> Data excerpt
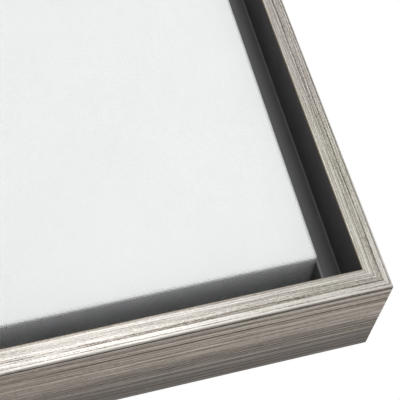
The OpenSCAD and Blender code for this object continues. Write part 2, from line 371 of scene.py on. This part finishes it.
def leaf_streaks(s, length, across, on_face):
    """The leaf's streaks by name: noise that is drawn out along the rail."""
    # Streaks on the broad side are wider than those on the narrow face
    spaced = s.times(s.minus(across, SIDE_END), s.between(on_face, 0.62, 1.0))

    def streak(width, reach, seed, detail=1):
        drawn_out = s.vector(s.over(length, reach), s.over(spaced, width), seed)
        return s.noise(drawn_out, detail=detail)

    return {
        "grit": streak(width=0.40 * MM, reach=0.6 * MM, seed=31.0),
        "speckle": streak(width=0.36 * MM, reach=1.7 * MM, seed=1.0),
        "dash": streak(width=0.42 * MM, reach=15 * MM, seed=5.0),
        "fine": streak(width=0.40 * MM, reach=220 * MM, seed=7.0),
        "medium": streak(width=0.9 * MM, reach=300 * MM, seed=13.0, detail=2),
        "broad": streak(width=3.0 * MM, reach=320 * MM, seed=17.0, detail=2),
        "scored": s.smooth(streak(width=0.46 * MM, reach=240 * MM, seed=23.0), 0.55, 0.62),
        "raised": s.smooth(streak(width=0.46 * MM, reach=240 * MM, seed=29.0), 0.56, 0.63),
    }


def leaf_tone(s, streaks, across, on_face):
    """How light the leaf is, from 0 to 1."""
    tone = s.sum(
        (s.spread(s.attribute("relief"), 0.28), 1.0),
        (s.spread(streaks["grit"], 0.65), on_face),
        (s.spread(streaks["speckle"], 0.6), 1.0),
        (s.spread(streaks["dash"], 0.9), 1.0),
        (s.spread(streaks["fine"], 1.0), s.between(on_face, 2.2, 1.4)),
        (s.spread(streaks["medium"], 0.4), 1.0),
        (s.spread(streaks["broad"], 0.12), 1.0),
        (streaks["scored"], -0.24),
        (streaks["raised"], 0.17),
    )
    # The strip of face beside the wall is lighter, and less streaked than the rest
    calm = s.smooth(across, CALM_FROM, CALM_FULL)
    tone = s.times(tone, s.between(calm, 1.0, 0.65))
    tone = s.line(calm, 0.03, tone)
    # Painted light: the face's tone is raised above the side's
    return s.plus(tone, s.between(on_face, 0.50, 0.62))


def leaf_colour(s, tone, length, across, on_face):
    """Silver on the face and a darker, browner copy on the side that is painted shade, with painted
    shade towards the back and in the groove, a painted highlight on the rounded outer edge, and the
    bole that the rubbing left at the inner edge.
    """
    colour = s.mix(on_face, s.ramp(tone, *SHADED_PEWTER), s.ramp(tone, *SILVER))
    # Painted shade: the leaf darkens towards its back edge
    towards_back = s.smooth(across, BACK_SHADE_FROM, BACK_SHADE_FULL)
    colour = s.mix(s.times(towards_back, 0.68), colour, BACK_SHADE)
    cloud = s.noise(s.vector(s.over(length, 60 * MM), s.over(across, 12 * MM)))
    colour = s.mix(s.smooth(cloud, 0.45, 0.75), colour, OLIVE, "MULTIPLY")
    # Painted shade: the groove is coloured near black
    groove_shade = s.band(across, GROOVE_FROM, GROOVE_TO, 0.08 * MM)
    colour = s.mix(groove_shade, colour, GROOVE_SHADE)
    # A painted highlight on the rounded outer edge
    arris_highlight = s.band(across, ARRIS_HIGHLIGHT_FROM, ARRIS_HIGHLIGHT_TO, 0.15 * MM)
    colour = s.mix(s.times(arris_highlight, 0.5), colour, ARRIS_HIGHLIGHT)
    inner_edge = s.smooth(across, BOLE_FROM, BOLE_FULL)
    return s.mix(s.times(inner_edge, 0.9), colour, BOLE)


def leaf_material():
    """Pewter leaf, brushed along the rail, with painted shade in its groove and towards the back, a
    painted highlight on its rounded outer edge, and rubbed back to the bole at its inner edge.
    """
    s = material_shader("pewter_leaf")
    length, across, _ = s.split(s.add("ShaderNodeUVMap", uv_map="UVMap"))
    on_face = s.smooth(across, SIDE_END, FACE_START)
    streaks = leaf_streaks(s, length, across, on_face)
    tone = leaf_tone(s, streaks, across, on_face)
    heights = {"speckle": 0.25, "dash": 0.5, "fine": 1.0, "scored": -0.5, "raised": 0.5}
    height = s.sum(*[(streaks[name], weight) for name, weight in heights.items()])
    return s.finish(
        Base_Color=leaf_colour(s, tone, length, across, on_face),
        Metallic=0.85,
        Roughness=s.line(streaks["fine"], -0.2, 0.48),
        Anisotropic=0.35,
        Anisotropic_Rotation=0.25,
        Tangent=s.add("ShaderNodeTangent", direction_type="UV_MAP", uv_map="UVMap"),
        Normal=s.bump(height, 0.03 * MM),
        Specular_IOR_Level=0.25,
    )


def leaf_path():
    """Points (u, d, normal u, normal d, distance) across the leaf, from the back edge of the
    outer side, round the outer edge and over the face to the wall's edge."""
    path = []
    side_steps = int(SIDE_END / (0.3 * MM))
    for i in range(side_steps):
        s = SIDE_END * i / side_steps
        path.append((0, WOOD_DEPTH - BACK_R - s, -1, 0, s))
    outer_steps = 8
    for i in range(outer_steps + 1):
        turn = math.pi / 2 * i / outer_steps
        at = OUTER_R - OUTER_R * math.cos(turn), OUTER_R - OUTER_R * math.sin(turn)
        path.append((*at, -math.cos(turn), -math.sin(turn), SIDE_END + OUTER_R * turn))
    face_steps = int((FACE_END - FACE_START) / (0.2 * MM))
    for i in range(1, face_steps):
        s = (FACE_END - FACE_START) * i / face_steps
        path.append((OUTER_R + s, 0, 0, -1, FACE_START + s))
    inner_steps = 4
    for i in range(inner_steps + 1):
        turn = math.pi / 2 * i / inner_steps
        at = FACE_W - INNER_R + INNER_R * math.sin(turn), INNER_R - INNER_R * math.cos(turn)
        path.append((*at, math.sin(turn), -math.cos(turn), FACE_END + INNER_R * turn))
    return path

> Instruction
Print only the lines from the top of the data above down to the line holding "return s.noise(drawn_out, detail=detail)", inclusive.

> Exercise response
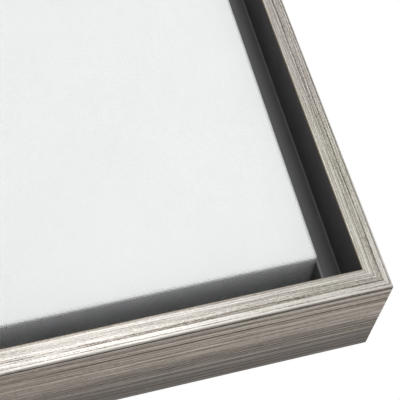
The OpenSCAD and Blender code for this object continues. Write part 2, from line 371 of scene.py on. This part finishes it.
def leaf_streaks(s, length, across, on_face):
    """The leaf's streaks by name: noise that is drawn out along the rail."""
    # Streaks on the broad side are wider than those on the narrow face
    spaced = s.times(s.minus(across, SIDE_END), s.between(on_face, 0.62, 1.0))

    def streak(width, reach, seed, detail=1):
        drawn_out = s.vector(s.over(length, reach), s.over(spaced, width), seed)
        return s.noise(drawn_out, detail=detail)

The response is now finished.